Il 17 agosto si è poi aggiunta Eurocentralasian Lesbian* Community – EL*C, il prestigioso network a carattere intersezionale, lesbico e femminista, che, aderendo alla campagna nazionale Da’ voce al rispetto a sostegno di una buona legge contro l’omo-lesbo-bi-transfobia e la misoginia, aveva anche ricordato la chiara matrice lesbofobica dell’omicidio di Elisa. Ilaria Todde, componente di EL*C, allineandosi con la posizione di Nudm Piacenza, aveva definito, in quella sede, la vigente definizione di femminicidio «preoccupante. Mi chiedo: Le donne lesbiche ammazzate da amici, parenti o altri uomini in quanto lesbiche sono protette allo stesso modo che le altre donne? È scioccante perché in questo caso la matrice lesbofobica era davvero chiara». Comunicato ripreso, lo stesso giorno, dalla nota giornalista francese Alice Coffin, nota per la sua militanza lesbico-femminista e vittima lei stessa di lesbofobia.
Si è dovuto attendere il 7 settembre per avere una presa di posizione congiunta delle realtà lesbiche italiane (Alfi – Associazione Lesbica Femminista Italiana, Lesbiche Bologna, Lesbicx, Rete Donne Transfemminista di Arcigay, Alfi Le Maree Napoli, Alfi LesbicheXXBergamo, Alfi Lune – Lesbiche del nord est, Associazione Luki Massa, Campo lesbico di Agape, Gruppo donne “Marielle Franco” – Arcigay Catania) in una con EL*C – Eurocentralasian Lesbian* Community.

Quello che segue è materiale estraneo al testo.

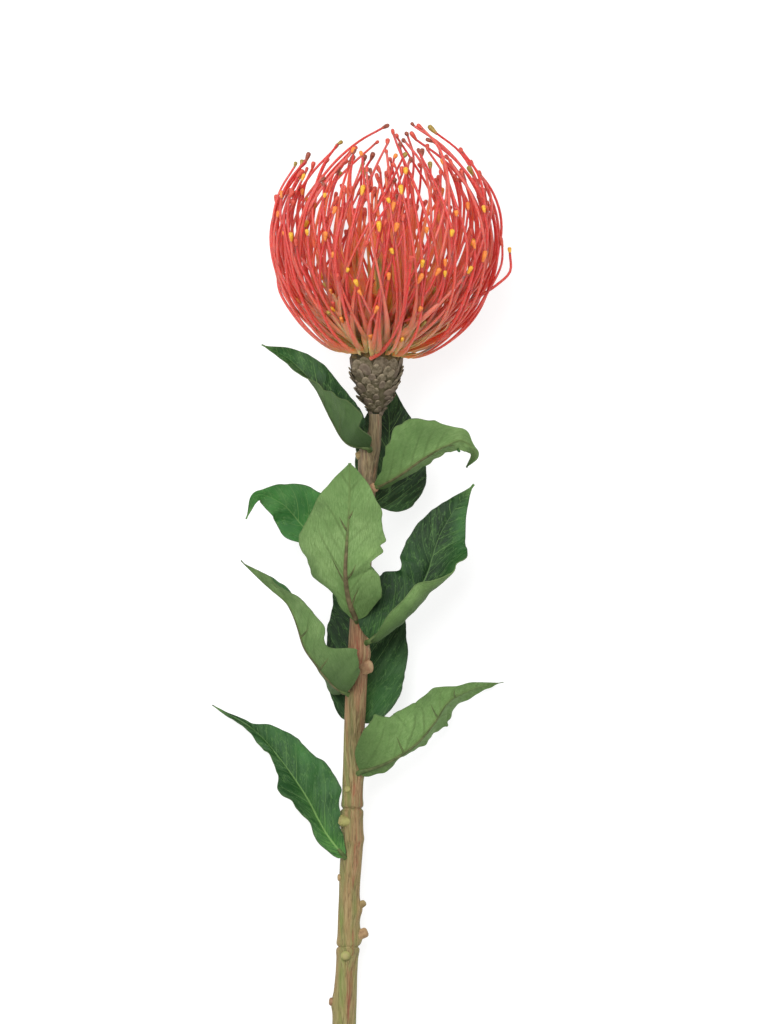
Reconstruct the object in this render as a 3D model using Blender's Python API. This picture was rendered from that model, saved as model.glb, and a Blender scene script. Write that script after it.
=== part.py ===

Un lungo comunicato, poi sottoscritto da moltissime associazioni, organismi e persone singole dell’area Lgbti+, dal titolo Elisa Pomarelli: le lesbiche prendono la parola, in cui si ribadisce che quella uccisione è un femminicidio e un lesbicidio. Il comunicato ricorda poi come i media, nel parlare dell’omicidio di Elisa, abbiano «scelto di cancellare l’identità, la storia e le scelte di Elisa, invisibilizzandola in quanto lesbica, e con lei, noi tutte. Come tutte le soggettività che sovvertono l’ordine patriarcale con la loro stessa esistenza, anche noi lesbiche non dobbiamo essere nominate, oppure si cerca di impossessarsi delle nostre storie, travisandole così che la nostra identità risulta un dettaglio irrilevante e la parola lesbica è utilizzata solo come insulto. Di fronte a questa tragedia è importante domandarsi come sia potuto accadere. Il lesbicidio di Elisa Pomarelli è anche il risultato della lesbofobia strutturale che permea l’intera società».
Al riguardo Paola Guazzo, intellettuale lesbica, ha dichiarato di trovare «molto interessante e positivo che associazioni o gruppi lesbici e singole abbiano preso parola sul lesbicidio di Elisa Pomarelli e su lesbofobia e misoginia come fattori sociali endemici nel nostro paese. Al di là del diritto penale e dei suoi limiti patriarcali, ritengo utile una riflessione centrata sui fattori sociali. Manca a tutt’oggi una sensibilità politica generale sulla visibilità lesbica, e, quel che è più grave, manca un movimento lesbico in grado di dare risposta su questa ed altre questioni discriminatorie che viviamo ogni giorno. Questo comunicato, al di là dei suoi contenuti condivisibili, ha il valore di dare un segnale di ricostituzione, pur graduale e faticosa? Lo spero. Proprio in questi mesi è uscito un testo che dovrebbe far riflettere. Si tratta de Il nostro mondo comune, edito dalle edizioni Asterisco, ed è una raccolta di materiali elaborati da lesbiche politiche negli anni 80, nel nostro paese. In quel periodo esisteva il CLI (Collegamento Lesbiche Italiane), che stampava un bollettino mensile utile a tutti i territori ed organizzava incontri memorabili, sia di approfondimento teorico che politico. Anche su dimensione transnazionale, per esempio, con Sarah Hoagland, Mary Daly e Nicole Brossard fra le altre.
La storia non si ripete e non va monumentalizzata, ma il lesbofemminismo di cui il CLI fu portatore può essere riattualizzato e riprendere il suo corso in un mondo politico dove le istanze femministe sono di nuovo forti e in primo piano. Senza dimenticare quel che gli anni Duemila ci hanno fatto vivere, cioè la dimensione queer, che ha trasformato il modo di vivere il lesbismo per molte, rendendolo per così dire “di ogni genere“. Tanti spazi si aprono anche per la rottura di una identità forzosamente binarizzata e razzializzata. Per creare un nuovo spazio politico che lavori per il futuro, non per il passato di Harry Potter».